▸ WHAT TO WORK ON: Start at the line containing "for node in" and stop at the line containing "hex_colour: six hexadecimal"; copy those lines exactly, both ends included, and no others.

▸ RECORDS FOR THIS TASK:

* * *

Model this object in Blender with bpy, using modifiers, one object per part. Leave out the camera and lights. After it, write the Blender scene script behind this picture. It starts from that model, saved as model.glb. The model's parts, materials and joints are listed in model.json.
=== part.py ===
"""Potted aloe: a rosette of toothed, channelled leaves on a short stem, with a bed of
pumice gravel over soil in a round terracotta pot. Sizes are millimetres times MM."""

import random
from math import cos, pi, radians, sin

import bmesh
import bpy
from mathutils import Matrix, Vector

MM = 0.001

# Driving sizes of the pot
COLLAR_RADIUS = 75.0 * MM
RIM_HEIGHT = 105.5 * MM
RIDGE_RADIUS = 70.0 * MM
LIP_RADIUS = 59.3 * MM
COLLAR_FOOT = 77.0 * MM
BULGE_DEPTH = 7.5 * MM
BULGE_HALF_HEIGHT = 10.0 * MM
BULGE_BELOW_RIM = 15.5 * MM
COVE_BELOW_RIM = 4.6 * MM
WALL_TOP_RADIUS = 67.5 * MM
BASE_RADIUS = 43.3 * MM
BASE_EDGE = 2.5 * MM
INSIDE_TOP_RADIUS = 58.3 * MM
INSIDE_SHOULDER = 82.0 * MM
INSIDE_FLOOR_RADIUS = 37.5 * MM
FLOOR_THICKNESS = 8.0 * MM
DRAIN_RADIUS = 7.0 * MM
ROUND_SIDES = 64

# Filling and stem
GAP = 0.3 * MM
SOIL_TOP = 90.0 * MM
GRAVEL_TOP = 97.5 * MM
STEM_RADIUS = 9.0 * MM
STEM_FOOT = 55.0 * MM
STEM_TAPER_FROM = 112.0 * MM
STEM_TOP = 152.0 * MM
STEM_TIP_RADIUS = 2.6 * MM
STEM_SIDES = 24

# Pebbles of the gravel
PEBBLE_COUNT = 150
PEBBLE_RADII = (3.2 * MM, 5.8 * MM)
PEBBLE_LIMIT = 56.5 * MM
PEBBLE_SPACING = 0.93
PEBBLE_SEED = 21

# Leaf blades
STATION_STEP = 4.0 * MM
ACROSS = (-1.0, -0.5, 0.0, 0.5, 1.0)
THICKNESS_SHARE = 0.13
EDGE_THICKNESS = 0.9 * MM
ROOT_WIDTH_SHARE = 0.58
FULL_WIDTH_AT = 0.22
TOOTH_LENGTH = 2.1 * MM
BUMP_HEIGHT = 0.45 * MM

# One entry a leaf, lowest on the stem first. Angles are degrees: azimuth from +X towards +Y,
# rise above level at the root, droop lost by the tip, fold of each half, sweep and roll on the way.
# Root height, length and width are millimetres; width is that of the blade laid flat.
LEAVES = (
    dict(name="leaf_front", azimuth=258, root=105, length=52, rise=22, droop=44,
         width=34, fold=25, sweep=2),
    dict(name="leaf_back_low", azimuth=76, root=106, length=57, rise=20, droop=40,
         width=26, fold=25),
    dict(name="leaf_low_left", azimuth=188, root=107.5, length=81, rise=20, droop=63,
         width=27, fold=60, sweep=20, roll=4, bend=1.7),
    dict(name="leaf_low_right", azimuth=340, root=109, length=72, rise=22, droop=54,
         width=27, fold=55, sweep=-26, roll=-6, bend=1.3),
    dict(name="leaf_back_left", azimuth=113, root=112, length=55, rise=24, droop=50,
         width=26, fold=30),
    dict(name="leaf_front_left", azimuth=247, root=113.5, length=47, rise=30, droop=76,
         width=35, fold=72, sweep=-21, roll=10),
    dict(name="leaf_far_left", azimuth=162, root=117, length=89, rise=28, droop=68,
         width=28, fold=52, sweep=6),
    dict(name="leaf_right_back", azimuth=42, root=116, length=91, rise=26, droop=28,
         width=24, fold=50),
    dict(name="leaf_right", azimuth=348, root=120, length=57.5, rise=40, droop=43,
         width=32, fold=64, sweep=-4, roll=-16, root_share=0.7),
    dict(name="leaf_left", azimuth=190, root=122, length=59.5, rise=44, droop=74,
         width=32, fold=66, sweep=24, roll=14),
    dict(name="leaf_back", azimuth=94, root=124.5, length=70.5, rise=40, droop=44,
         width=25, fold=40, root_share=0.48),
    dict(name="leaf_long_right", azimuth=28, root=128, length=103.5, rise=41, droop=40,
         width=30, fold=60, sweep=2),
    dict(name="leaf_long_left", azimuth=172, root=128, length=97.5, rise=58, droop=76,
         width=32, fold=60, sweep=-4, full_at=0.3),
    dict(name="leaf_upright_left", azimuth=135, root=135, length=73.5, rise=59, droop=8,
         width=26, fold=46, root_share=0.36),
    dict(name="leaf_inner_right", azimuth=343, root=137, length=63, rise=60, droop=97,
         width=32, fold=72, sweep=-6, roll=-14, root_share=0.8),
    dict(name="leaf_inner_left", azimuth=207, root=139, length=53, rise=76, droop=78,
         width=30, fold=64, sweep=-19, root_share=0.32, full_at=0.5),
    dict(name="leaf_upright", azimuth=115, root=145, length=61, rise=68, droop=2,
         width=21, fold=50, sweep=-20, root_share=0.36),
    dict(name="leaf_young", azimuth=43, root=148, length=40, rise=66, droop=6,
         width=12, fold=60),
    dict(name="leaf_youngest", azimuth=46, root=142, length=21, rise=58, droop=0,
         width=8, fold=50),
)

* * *

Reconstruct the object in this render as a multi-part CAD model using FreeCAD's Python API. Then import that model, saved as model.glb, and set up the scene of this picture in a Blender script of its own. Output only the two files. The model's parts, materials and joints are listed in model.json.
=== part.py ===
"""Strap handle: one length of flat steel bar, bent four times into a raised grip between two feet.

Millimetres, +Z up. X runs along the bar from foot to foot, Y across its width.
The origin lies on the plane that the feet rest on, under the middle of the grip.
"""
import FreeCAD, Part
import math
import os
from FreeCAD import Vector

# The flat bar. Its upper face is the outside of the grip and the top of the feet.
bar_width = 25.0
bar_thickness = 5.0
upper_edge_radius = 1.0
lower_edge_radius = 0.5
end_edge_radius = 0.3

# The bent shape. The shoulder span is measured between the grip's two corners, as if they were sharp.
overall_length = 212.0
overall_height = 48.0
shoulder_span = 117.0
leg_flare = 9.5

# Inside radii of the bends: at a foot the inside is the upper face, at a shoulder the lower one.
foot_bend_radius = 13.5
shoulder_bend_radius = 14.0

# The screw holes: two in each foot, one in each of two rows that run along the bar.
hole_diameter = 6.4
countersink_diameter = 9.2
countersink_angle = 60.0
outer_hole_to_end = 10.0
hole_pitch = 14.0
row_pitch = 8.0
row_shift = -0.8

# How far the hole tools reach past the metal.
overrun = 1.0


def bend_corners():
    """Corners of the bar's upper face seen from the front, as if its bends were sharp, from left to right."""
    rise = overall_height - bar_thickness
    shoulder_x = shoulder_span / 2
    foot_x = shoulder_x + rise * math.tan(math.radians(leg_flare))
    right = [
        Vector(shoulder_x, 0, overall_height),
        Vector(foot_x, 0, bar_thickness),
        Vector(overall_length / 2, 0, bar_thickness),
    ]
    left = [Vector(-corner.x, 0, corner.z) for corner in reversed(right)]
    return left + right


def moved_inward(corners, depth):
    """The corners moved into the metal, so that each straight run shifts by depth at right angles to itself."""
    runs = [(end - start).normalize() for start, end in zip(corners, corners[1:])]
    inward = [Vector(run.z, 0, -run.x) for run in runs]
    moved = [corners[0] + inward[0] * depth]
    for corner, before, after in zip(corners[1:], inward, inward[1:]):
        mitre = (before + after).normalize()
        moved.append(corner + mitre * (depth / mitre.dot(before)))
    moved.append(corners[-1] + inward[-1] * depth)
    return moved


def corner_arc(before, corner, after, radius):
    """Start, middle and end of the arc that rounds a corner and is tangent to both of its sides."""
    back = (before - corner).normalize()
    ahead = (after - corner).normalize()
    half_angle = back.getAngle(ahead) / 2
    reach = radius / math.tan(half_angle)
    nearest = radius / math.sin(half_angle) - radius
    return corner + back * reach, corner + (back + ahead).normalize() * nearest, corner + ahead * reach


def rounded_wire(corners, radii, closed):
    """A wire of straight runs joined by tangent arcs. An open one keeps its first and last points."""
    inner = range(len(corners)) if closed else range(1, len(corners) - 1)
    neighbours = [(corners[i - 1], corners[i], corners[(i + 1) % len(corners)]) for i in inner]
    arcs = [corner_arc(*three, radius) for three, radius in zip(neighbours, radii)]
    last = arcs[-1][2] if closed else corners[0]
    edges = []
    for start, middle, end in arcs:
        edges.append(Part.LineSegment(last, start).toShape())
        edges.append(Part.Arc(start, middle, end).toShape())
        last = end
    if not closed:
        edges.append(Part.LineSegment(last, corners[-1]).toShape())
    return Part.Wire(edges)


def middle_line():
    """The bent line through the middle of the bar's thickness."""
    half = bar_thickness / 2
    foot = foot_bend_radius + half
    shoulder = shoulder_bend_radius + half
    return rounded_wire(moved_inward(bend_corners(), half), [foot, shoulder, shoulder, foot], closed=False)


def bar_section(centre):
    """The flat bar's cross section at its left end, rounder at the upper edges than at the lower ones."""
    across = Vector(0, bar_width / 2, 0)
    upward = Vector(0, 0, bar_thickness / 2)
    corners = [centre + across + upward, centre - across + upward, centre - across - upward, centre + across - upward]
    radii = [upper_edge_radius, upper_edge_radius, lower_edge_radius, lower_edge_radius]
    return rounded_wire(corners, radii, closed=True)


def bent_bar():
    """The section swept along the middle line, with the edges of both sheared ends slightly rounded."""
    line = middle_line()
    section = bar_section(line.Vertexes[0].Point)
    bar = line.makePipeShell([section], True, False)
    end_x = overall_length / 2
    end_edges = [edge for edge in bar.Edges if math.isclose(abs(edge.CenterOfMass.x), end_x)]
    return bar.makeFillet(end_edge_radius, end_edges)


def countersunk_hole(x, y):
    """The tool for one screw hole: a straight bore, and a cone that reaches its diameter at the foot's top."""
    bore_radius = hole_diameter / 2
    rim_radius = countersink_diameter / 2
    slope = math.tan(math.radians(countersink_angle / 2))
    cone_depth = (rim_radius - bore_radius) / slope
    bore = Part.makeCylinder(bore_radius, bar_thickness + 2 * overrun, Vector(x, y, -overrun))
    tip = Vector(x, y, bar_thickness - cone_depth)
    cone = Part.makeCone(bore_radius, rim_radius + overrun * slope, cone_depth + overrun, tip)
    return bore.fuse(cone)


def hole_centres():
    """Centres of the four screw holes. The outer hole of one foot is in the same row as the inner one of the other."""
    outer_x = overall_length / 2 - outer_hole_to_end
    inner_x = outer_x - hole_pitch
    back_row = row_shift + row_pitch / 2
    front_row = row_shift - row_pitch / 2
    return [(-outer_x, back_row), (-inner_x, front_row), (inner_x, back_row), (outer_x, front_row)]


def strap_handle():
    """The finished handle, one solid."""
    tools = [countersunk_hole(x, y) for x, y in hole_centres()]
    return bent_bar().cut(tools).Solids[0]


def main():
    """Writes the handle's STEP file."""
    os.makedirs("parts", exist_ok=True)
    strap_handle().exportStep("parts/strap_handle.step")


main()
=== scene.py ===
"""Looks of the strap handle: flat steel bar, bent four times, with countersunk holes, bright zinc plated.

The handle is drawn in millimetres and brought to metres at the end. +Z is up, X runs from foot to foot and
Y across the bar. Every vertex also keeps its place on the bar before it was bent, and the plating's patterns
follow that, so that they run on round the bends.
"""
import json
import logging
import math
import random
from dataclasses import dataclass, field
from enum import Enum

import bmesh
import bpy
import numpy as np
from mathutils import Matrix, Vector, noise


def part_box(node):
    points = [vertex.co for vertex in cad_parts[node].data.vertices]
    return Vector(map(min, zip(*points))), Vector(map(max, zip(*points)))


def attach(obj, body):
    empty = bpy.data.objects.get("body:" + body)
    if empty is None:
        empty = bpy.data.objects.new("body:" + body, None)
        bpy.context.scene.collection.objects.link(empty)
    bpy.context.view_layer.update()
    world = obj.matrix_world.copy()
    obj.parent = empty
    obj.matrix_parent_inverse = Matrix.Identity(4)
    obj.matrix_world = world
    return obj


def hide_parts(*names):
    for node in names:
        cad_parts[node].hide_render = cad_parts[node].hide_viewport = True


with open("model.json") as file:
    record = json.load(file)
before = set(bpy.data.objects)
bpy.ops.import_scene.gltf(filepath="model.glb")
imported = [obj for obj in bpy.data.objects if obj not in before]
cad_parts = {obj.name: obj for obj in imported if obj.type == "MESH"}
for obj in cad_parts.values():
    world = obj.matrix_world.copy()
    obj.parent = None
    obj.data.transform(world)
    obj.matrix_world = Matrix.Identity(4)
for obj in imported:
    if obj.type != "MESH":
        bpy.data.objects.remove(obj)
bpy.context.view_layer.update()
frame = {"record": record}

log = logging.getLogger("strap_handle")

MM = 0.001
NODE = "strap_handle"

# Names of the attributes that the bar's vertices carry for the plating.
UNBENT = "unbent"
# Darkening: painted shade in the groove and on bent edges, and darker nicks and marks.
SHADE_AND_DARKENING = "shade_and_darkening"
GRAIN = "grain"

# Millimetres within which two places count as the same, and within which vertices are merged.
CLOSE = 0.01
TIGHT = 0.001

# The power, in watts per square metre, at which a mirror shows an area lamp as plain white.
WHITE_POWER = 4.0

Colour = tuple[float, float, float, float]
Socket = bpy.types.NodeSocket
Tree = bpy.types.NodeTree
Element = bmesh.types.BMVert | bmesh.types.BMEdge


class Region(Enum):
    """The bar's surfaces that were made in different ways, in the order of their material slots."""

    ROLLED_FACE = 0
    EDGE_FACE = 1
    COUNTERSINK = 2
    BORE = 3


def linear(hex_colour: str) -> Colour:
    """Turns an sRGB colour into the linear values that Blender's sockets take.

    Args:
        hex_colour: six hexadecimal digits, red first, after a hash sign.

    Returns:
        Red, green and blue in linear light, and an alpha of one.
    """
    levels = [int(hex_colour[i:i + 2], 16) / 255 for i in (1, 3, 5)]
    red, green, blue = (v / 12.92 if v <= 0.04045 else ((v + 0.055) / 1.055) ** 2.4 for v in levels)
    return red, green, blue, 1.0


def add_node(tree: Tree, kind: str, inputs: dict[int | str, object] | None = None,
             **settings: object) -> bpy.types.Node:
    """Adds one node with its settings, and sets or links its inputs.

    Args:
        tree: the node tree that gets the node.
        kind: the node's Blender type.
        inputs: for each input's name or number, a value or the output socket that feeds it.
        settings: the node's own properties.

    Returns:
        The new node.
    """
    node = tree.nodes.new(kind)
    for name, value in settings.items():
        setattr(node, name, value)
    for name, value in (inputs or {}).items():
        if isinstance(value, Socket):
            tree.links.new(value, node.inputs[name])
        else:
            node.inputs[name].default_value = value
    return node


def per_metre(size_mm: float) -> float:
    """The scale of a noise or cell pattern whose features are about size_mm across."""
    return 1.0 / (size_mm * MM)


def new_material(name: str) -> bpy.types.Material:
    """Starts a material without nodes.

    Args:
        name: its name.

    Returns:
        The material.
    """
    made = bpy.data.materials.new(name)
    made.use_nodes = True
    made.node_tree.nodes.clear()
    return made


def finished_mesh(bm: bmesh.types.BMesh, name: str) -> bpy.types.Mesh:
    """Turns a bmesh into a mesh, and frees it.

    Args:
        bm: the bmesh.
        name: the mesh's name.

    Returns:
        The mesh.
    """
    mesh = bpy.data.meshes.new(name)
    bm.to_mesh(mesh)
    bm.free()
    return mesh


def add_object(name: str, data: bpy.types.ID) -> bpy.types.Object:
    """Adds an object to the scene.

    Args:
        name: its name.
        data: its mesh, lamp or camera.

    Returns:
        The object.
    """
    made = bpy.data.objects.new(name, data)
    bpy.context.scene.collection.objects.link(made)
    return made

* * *

▸ EXERCISE ANSWER:
    for node in names:
        cad_parts[node].hide_render = cad_parts[node].hide_viewport = True


with open("model.json") as file:
    record = json.load(file)
before = set(bpy.data.objects)
bpy.ops.import_scene.gltf(filepath="model.glb")
imported = [obj for obj in bpy.data.objects if obj not in before]
cad_parts = {obj.name: obj for obj in imported if obj.type == "MESH"}
for obj in cad_parts.values():
    world = obj.matrix_world.copy()
    obj.parent = None
    obj.data.transform(world)
    obj.matrix_world = Matrix.Identity(4)
for obj in imported:
    if obj.type != "MESH":
        bpy.data.objects.remove(obj)
bpy.context.view_layer.update()
frame = {"record": record}

log = logging.getLogger("strap_handle")

MM = 0.001
NODE = "strap_handle"

# Names of the attributes that the bar's vertices carry for the plating.
UNBENT = "unbent"
# Darkening: painted shade in the groove and on bent edges, and darker nicks and marks.
SHADE_AND_DARKENING = "shade_and_darkening"
GRAIN = "grain"

# Millimetres within which two places count as the same, and within which vertices are merged.
CLOSE = 0.01
TIGHT = 0.001

# The power, in watts per square metre, at which a mirror shows an area lamp as plain white.
WHITE_POWER = 4.0

Colour = tuple[float, float, float, float]
Socket = bpy.types.NodeSocket
Tree = bpy.types.NodeTree
Element = bmesh.types.BMVert | bmesh.types.BMEdge


class Region(Enum):
    """The bar's surfaces that were made in different ways, in the order of their material slots."""

    ROLLED_FACE = 0
    EDGE_FACE = 1
    COUNTERSINK = 2
    BORE = 3


def linear(hex_colour: str) -> Colour:
    """Turns an sRGB colour into the linear values that Blender's sockets take.

    Args:
        hex_colour: six hexadecimal digits, red first, after a hash sign.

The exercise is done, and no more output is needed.